To make this clear, you have to define „chess“. I hope we will agree that chess is defined by the Laws of Chess by FIDE. Those contain mainly two parts: The Basic Rules of Play (Art. 1 – 5) and Competition Rules (Art. 6 – 12, Appendices, and Guidelines).

To go from the initial position to the position after 1.e4, there are several transitions. 1.Nf3 Nf6 2.Ng1 Ng8 3.e4 is one of them. You see the problem.

According to the Competition Rules, esp. Art 9.6, the number of transitions is limited and finite because after the 5th occuring of a position, the game ends drawn, and FSM is a fine model.

But if you only apply the Basic Rules, then repetition of positions is possible ad infinitum. And for an infinite number of transition, a Finite State Machine can per definitionem be no model.


An answer from a programmer

I stumbled across this and thought an answer from a programmer would be useful here.

While a chess board could be represented as a set of finite states, this would not be practical due to the sheer number of them.

However, the logic of the game contains specific steps - the game client is often implemented using an FSM. Because the actions the player takes have to follow certain rules, it's easy to implement those (and many other turn-based games) using an FSM.

The client sits in a particular state while you plot your move. We could call that "planning".

Then you select a piece, and the client could give a list of moves available to be selected. The "Moving" state.

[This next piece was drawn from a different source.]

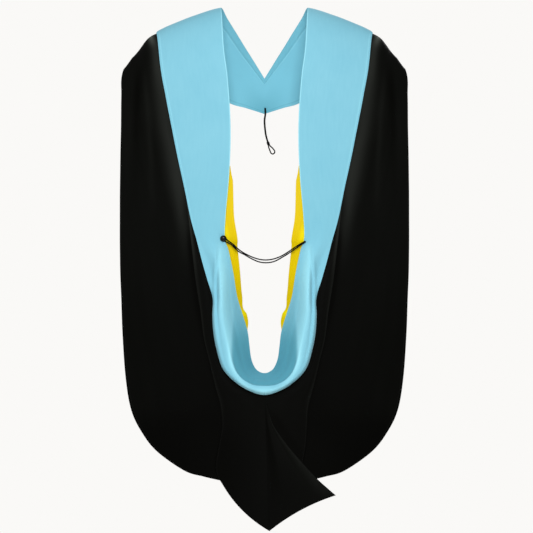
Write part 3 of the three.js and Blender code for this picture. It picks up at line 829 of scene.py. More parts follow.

Once you select a move, the client can animate the move.

Then you switch to "waiting" in which the other client performs the same steps.

Once checkmate occurs or the game cannot continue, we switch to the "scoring" state.

The board itself is definitely stateful, and while technically finite, this is not the same as an FSM, because we aren't writing the states, and the rules of transfer between states, in advance.

What about AI

Although having pre-coded states for every position of the board is not possible, an AI is capable of mapping many thousands of moves ahead of time and building a large FSM. In this case, it's then using the properties each state has to determine a move. Technically a finite state machine, although not in the same definition.


Yes! Since there are a finite number of states, and you can move between these states based on the chess rules. There is a neat page, which visualizes possible moves in a connected graph, so that is already 90% of what you would do if you'd program a state machine. graph visualization of opening



An old thread but also an interesting one. I will focus on the question in the title. "Is a Finite State Machine a good way to model chess?" To answer this one must note a very important part of the question: "a good way".

I normally cringe every time i see such a qualifier in a question or affirmation. Not because "Good/Bad" is wrong in itself. It becomes very valid for the ones that are experiencing/practicing/solving a certain problem, but when "Good" comes from outsiders it becomes something extremely dubious.

So to answer that question tldr: It depends.

One can easily argue that most everything can be modelled or seen as a state machine. But is it "good" to do it explicitly for a game of chess?

I will just say that it isn't really a common practice to program chess explicitly as a state machine (ignoring here that in programming the most basic If statement is already the core of any state machine), but this doesn't mean that it won't be wrong somewhere for someone working on something. So as usual when dealing with such broad questions, the answer (avoiding a lengthy boring monography) can only be:

Not a usual practice and nothing exactly wrong with it, it just depends.